### TASK TO COMPLETE
Give the data again exactly, from its opening line through the line in which "uneven_mm: float = 1.2" appears.

### GIVEN INFORMATION
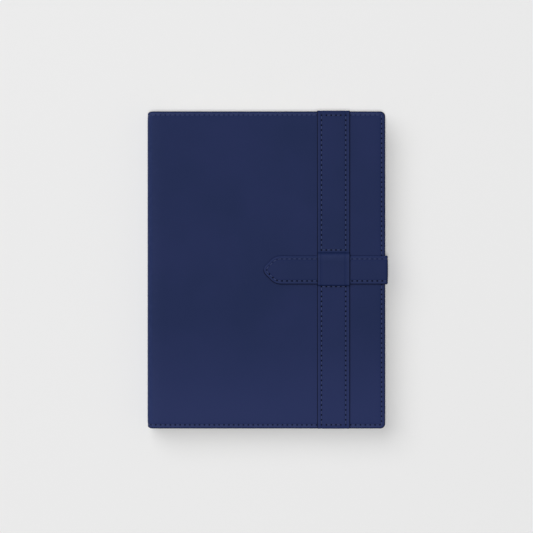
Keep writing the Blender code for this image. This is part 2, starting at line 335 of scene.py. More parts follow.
@dataclass(frozen=True)
class NeedleHole:
    """The shaded inside of a hole pierced in leather: dark, matt, no shine."""

    # A dark plug laid in each hole as painted shade.
    name: str = "painted_hole_shade"
    inside: str = "#05060F"
    lip: str = "#0A0C1A"
    uneven_mm: float = 1.2

    def material(self) -> bpy.types.Material:
        """Make the finish.

        Returns:
            The node material, a little uneven from hole to hole.
        """
        material, tree, shader = new_material(self.name, {"Roughness": 0.85, "Specular IOR Level": 0.1})
        place = add_node(tree, "ShaderNodeTexCoord").outputs["Object"]
        lumps = {"Vector": place, "Scale": per_metre(self.uneven_mm), "Detail": 1.0, **LUMPY}
        uneven = add_node(tree, NOISE, {}, lumps)
        colour = add_node(tree, MIX, COLOURS, {0: uneven, 6: self.inside, 7: self.lip})
        tree.links.new(colour.outputs[2], shader.inputs["Base Color"])
        return material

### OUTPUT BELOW
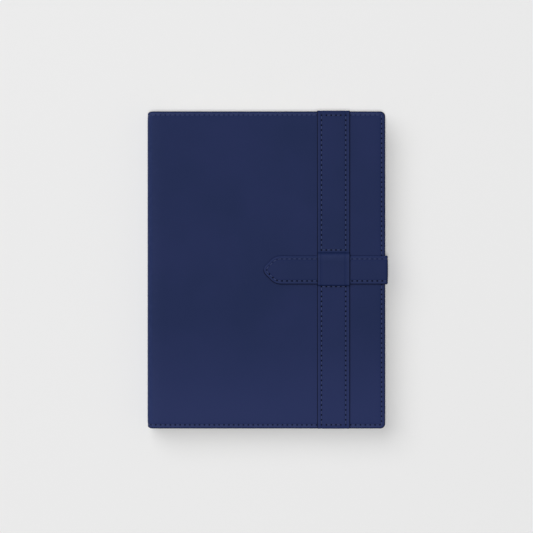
Keep writing the Blender code for this image. This is part 2, starting at line 335 of scene.py. More parts follow.
@dataclass(frozen=True)
class NeedleHole:
    """The shaded inside of a hole pierced in leather: dark, matt, no shine."""

    # A dark plug laid in each hole as painted shade.
    name: str = "painted_hole_shade"
    inside: str = "#05060F"
    lip: str = "#0A0C1A"
    uneven_mm: float = 1.2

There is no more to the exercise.